The negative image of the oil and gas industry makes it challenging for the industry to recruit the most talented candidates in some locations as well as its ability to raise capital from institutional investors who can often find the business highly speculative and risky. Consumers are also questioning whether oil and gas will remain a reliable fuel source and desire a transition to cleaner sources of energy. Companies that ignore these challenges run the risk that it will be their balance sheet assets, and not competing oil reserve assets, that are stranded in the long run. By addressing these risks systematically, the industry would be able to ensure that markets value and finance oil and gas in an orderly transition to reflect changing demand outlooks.


 Addressing Trust Challenges and Regulatory Uncertainty Other industries such as the US nuclear industry and international airline carriers have created independent industry-wide reporting standards and verification/auditing methods and have established successful transparent, voluntary systems for measuring and rewarding best-inclass standards. Mutualizing risks has proven successful in other industries and pooling arrangements have proven useful already in oil and gas, notable examples being the tanker pools and the Canadian Oil Sands Innovation Alliance. Partnering with institutions like the Extractive Industries Transparency Initiative (EITI) and Sustainability Accounting Standards Board (SASB) can also enhance trust and assist companies in promoting standards industrywide. These same standards can be applied to ethical lobbying practices and arm’s length relations with regulators. Pooling arrangements that improve cooperation in industry during times of supply emergencies such as fuel loans and swaps can also reduce price volatility and give consumers improved service and performance. Generating employment, investment and sales of energy products is no longer sufficient to ensure stakeholder satisfaction of oil and gas in light of breakdown of public trust in the industry’s capabilities and motives. To address emerging threats to the industry’s licence to operate will take a concerted effort in accountability, transparency and improved stewardship and performance across the whole industry.

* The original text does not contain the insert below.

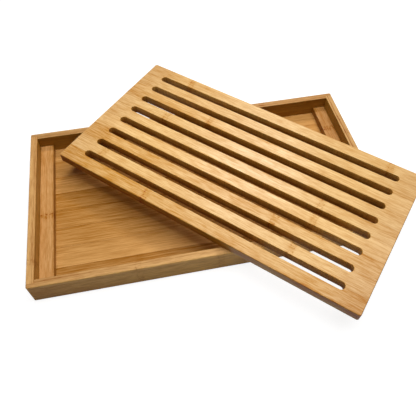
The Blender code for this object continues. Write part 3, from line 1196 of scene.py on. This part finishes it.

 Relying on regulators and the courts to hold “bad actors” to account have not served the interests of the wider industry whose reputation is tainted by the same broad brush. Rather, an institutional framework that provided an agreed upon gauge for good practice would benefit both industry and society. Such a framework could enhance transparency and thereby provide confidence to investors and the public that industry can mitigate the circumstances of the necessary reliance on oil and gas as the energy system transitions over the coming decades. For oil and gas leadership, failure to address above-ground risks will run higher competitive risks as delays will be critical to resource development, while demand is stable and robust. Eventually, players who remain competitive in the oil and gas industry will have to consider whether it can be more profitable to shareholders to develop profitable, low-carbon sources of energy as supplements and ultimately replacements for oil and gas revenue sources, especially to maintain market share in the electricity sector. This will require a change in the oil and gas industry investors’ mindset. To develop this second leg of the oil and gas industry's activities, the industry may find new opportunities by addressing the technological challenges associated with the different parts of the renewable space, as well as how to develop efficient combinations of large-scale energy storage and transport solutions in a world with a lot of variable renewable electricity.